The dire state of the California condor and the hurdles the Ridley-Tree Act faced before passing are only a microcosm of the state of the environmental movement in the world around us. In his letter of resignation, Hanna addressed his opponents, including the NRA, by stating, “We may be missing what could, perhaps, be our last opportunity to salvage not only the reputation of our hunting community, but also hunting itself in California ... . Poisoning the California condor is neither honorable nor ethical.”

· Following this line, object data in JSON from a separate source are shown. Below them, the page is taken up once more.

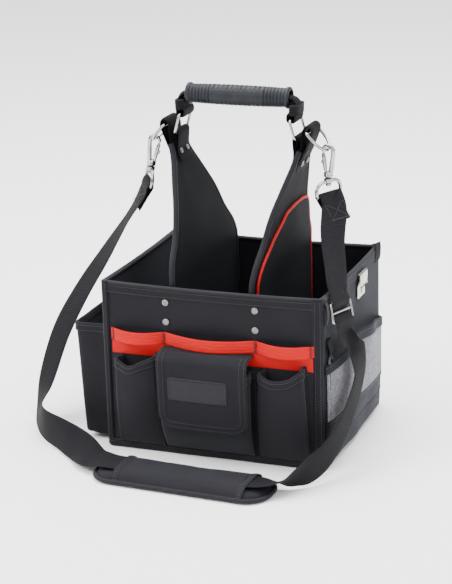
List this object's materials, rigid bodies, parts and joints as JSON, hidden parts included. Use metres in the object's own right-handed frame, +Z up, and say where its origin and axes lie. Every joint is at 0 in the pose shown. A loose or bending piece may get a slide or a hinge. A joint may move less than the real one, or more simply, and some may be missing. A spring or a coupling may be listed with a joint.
{
  "type": "open tool carrier bag",
  "caption": "Open-top fabric tool carrier with two leaning dividers that hold a rubber grip, outside pockets, tool loops and a clip-on shoulder strap.",
  "frame": {"origin": "centre of the flat underside that the bag stands on", "axes": "+X along the long side towards the mesh pocket, +Y from the flap pocket to the back, +Z up"},
  "size_m": [0.435, 0.3727, 0.4342],
  "materials": {
    "black_fabric": "coated polyester weave",
    "black_webbing": "ribbed polyester webbing",
    "red_webbing": "red polyester webbing",
    "grey_mesh": "open knitted mesh",
    "grip_rubber": "moulded, matt",
    "badge_rubber": "moulded soft patch",
    "nickel": "bright nickel plate",
    "black_plastic": "moulded nylon"
  },
  "bodies": {
    "bag_body": {"base_panel": "black_fabric", "front_wall": "black_fabric", "rear_wall": "black_fabric", "left_wall": "black_fabric", "right_wall": "black_fabric", "rim_binding": "black_fabric", "left_divider": "black_fabric", "right_divider": "black_fabric", "left_divider_pocket": "black_fabric", "right_divider_pocket": "black_fabric", "left_ring_tab": "black_webbing", "right_ring_tab": "black_webbing", "left_tab_rivet_1": "nickel", "left_tab_rivet_2": "nickel", "right_tab_rivet_1": "nickel", "right_tab_rivet_2": "nickel", "left_dee_loop": "black_webbing", "right_dee_loop": "black_webbing", "left_bail": "nickel", "right_bail": "nickel", "front_rivet_1": "nickel", "front_rivet_2": "nickel", "front_rivet_3": "nickel", "front_rivet_4": "nickel", "rear_rivet_1": "nickel", "rear_rivet_2": "nickel", "rear_rivet_3": "nickel", "rear_rivet_4": "nickel", "pocket_lining": "red_webbing", "front_pocket_left": "black_fabric", "front_pocket_centre": "black_fabric", "front_pocket_right": "black_fabric", "left_side_pocket": "black_fabric", "mesh_pocket": "grey_mesh", "rear_pocket": "black_fabric", "tool_loop_webbing": "red_webbing", "flap_seam": "black_fabric", "tape_clip_plate": "nickel", "key_clip_tab": "black_webbing", "strap_left": "black_webbing", "strap_right": "black_webbing", "strap_upper_loop": "black_webbing", "strap_slider": "nickel", "shoulder_pad": "black_fabric"},
    "flap_root": {"flap_root": "black_fabric"},
    "pocket_flap": {"pocket_flap": "black_fabric", "flap_badge": "badge_rubber"},
    "left_ring": {"left_ring": "nickel"},
    "right_ring": {"right_ring": "nickel"},
    "handle": {"handle_webbing": "black_webbing"},
    "grip": {"grip": "grip_rubber"},
    "left_dee": {"left_dee": "nickel"},
    "right_dee": {"right_dee": "nickel"},
    "left_hook": {"left_hook": "nickel"},
    "right_hook": {"right_hook": "nickel"},
    "left_gate": {"left_gate": "nickel"},
    "right_gate": {"right_gate": "nickel"},
    "tape_strap": {"tape_strap": "black_webbing"},
    "key_clip": {"key_clip": "black_plastic"}
  },
  "joints": [
    {"name": "flap_lift", "type": "hinge", "parent": "bag_body", "child": "flap_root", "pos_m": [-0.002, -0.1345, 0.1372], "axis": [-1, 0, 0], "range_deg": [0, 85]},
    {"name": "flap_fold", "type": "hinge", "parent": "flap_root", "child": "pocket_flap", "pos_m": [-0.002, -0.1469, 0.1248], "axis": [-1, 0, 0], "range_deg": [0, 85]},
    {"name": "left_ring_swing", "type": "hinge", "parent": "bag_body", "child": "left_ring", "pos_m": [-0.0765, 0, 0.374], "axis": [0, 1, 0], "range_deg": [-10, 10]},
    {"name": "handle_pivot", "type": "hinge", "parent": "left_ring", "child": "handle", "pos_m": [-0.07, 0, 0.398], "axis": [0, 1, 0], "range_deg": [-12, 12]},
    {"name": "right_ring_swing", "type": "hinge", "parent": "bag_body", "child": "right_ring", "pos_m": [0.0765, 0, 0.374], "axis": [0, 1, 0], "range_deg": [-10, 10]},
    {"name": "grip_spin", "type": "hinge", "parent": "handle", "child": "grip", "pos_m": [0, 0, 0.421], "axis": [1, 0, 0], "continuous": true},
    {"name": "left_dee_swing", "type": "hinge", "parent": "bag_body", "child": "left_dee", "pos_m": [-0.0905, 0, 0.384], "axis": [0, 1, 0], "range_deg": [-3, 1]},
    {"name": "right_dee_swing", "type": "hinge", "parent": "bag_body", "child": "right_dee", "pos_m": [0.0905, 0, 0.384], "axis": [0, 1, 0], "range_deg": [-1, 3]},
    {"name": "left_hook_swivel", "type": "hinge", "parent": "bag_body", "child": "left_hook", "pos_m": [-0.111, 0, 0.361], "axis": [0.1908, 0, 0.9816], "range_deg": [-20, 20]},
    {"name": "right_hook_swivel", "type": "hinge", "parent": "bag_body", "child": "right_hook", "pos_m": [0.111, 0, 0.361], "axis": [0, 0, 1], "range_deg": [-20, 20]},
    {"name": "left_gate_hinge", "type": "hinge", "parent": "left_hook", "child": "left_gate", "pos_m": [-0.11239, 0, 0.33601], "axis": [0, -1, 0], "range_deg": [0, 18], "stiffness_Nm_per_rad": 0.01, "springref_deg": -22.92},
    {"name": "right_gate_hinge", "type": "hinge", "parent": "right_hook", "child": "right_gate", "pos_m": [0.1076, 0, 0.3362], "axis": [0, 1, 0], "range_deg": [0, 18], "stiffness_Nm_per_rad": 0.01, "springref_deg": -22.92},
    {"name": "tape_strap_swing", "type": "hinge", "parent": "bag_body", "child": "tape_strap", "pos_m": [0.116, 0.1195, 0.19], "axis": [1, 0, 0], "range_deg": [0, 80]},
    {"name": "key_clip_swing", "type": "hinge", "parent": "bag_body", "child": "key_clip", "pos_m": [0.1432, -0.101, 0.1425], "axis": [0, -1, 0], "range_deg": [0, 40]}
  ],
  "couplings": [
    {"joint": "flap_fold", "follows": "flap_lift", "ratio": 1},
    {"joint": "handle_pivot", "follows": "left_ring_swing", "ratio": -1.0929},
    {"joint": "right_ring_swing", "follows": "left_ring_swing", "ratio": 1}
  ]
}
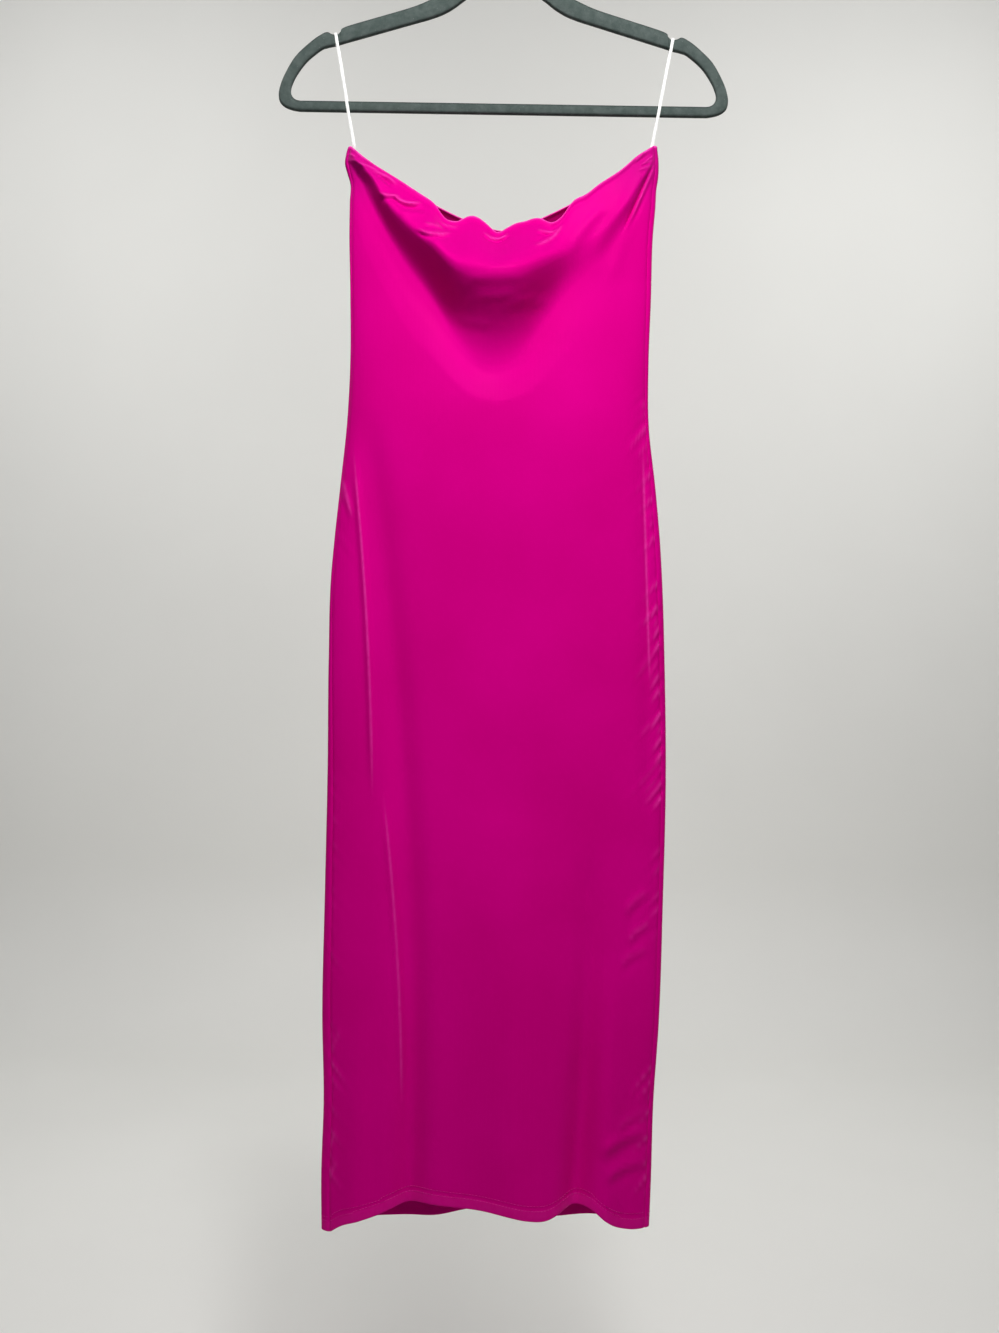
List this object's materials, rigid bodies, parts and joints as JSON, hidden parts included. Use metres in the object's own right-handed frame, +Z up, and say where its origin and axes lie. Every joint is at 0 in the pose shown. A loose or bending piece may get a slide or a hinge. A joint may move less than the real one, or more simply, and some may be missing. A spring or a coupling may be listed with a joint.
{
  "type": "strapless dress on a hanger",
  "caption": "Straight strapless midi dress in stretch jersey with a draped cowl front, hung by ribbon loops over the notches of a slim flocked hanger with a trouser bar.",
  "frame": {"origin": "top of the inside of the hanger's hook, where the hook bears on a rail", "axes": "+Z up, X across the dress from side seam to side seam, the front of the dress faces -Y"},
  "size_m": [0.445, 0.0831, 1.3423],
  "materials": {
    "pink_jersey": "smooth double layer of stretch jersey with a soft sheen",
    "white_ribbon": "narrow satin ribbon",
    "grey_green_flock": "short matte flock over moulded plastic",
    "hook_wire": "polished plated wire"
  },
  "bodies": {
    "root": {"front_panel": "pink_jersey", "back_panel": "pink_jersey", "hanger_loop_left": "white_ribbon", "hanger_loop_right": "white_ribbon", "hanger_body": "grey_green_flock", "hanger_hook": "hook_wire"}
  },
  "joints": []
}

Among the most expensive and high-profile species recovery efforts in the United States, the California condor has had an estimated $40 million invested in it over the past 20 years, with over half of that estimated to be federal funding. A week stay for chelation treatment for lead poisoning can cost up to $1,200. Indeed, with such a large sum placed on the future of one species already on the brink, it seems almost silly to spend so much on these birds. Some academics have argued for letting the species die off, claiming they are merely a relic of the past already on its way out with the extinction of the Pleistocene-era megafauna. But Grantham argues, “Who makes that decision? Look at the cases of mortality: poaching, lead poisoning, eating carcasses tainted by cyanide, habitat loss,” placing responsibility on humans to clean up the mess they created.
We eventually make it to the top of a ridge inside Wind Wolves preserve flanked by mountains to our east and south. Picking up strong signals from about seven condors on this hot afternoon, we see them from about three miles off. Presumably foraging for food not too far from where a carcass was dropped off last week, the birds appear as small as a speck of dust through our binoculars. One of the birds we see, simply identified as #374, was one of those seven brought in to the L.A. Zoo for treatment in June. Today it is out here, floating freely with its kin.
With a bit of optimism in his voice, Grantham notes, “We’re about two-thirds of the way there.”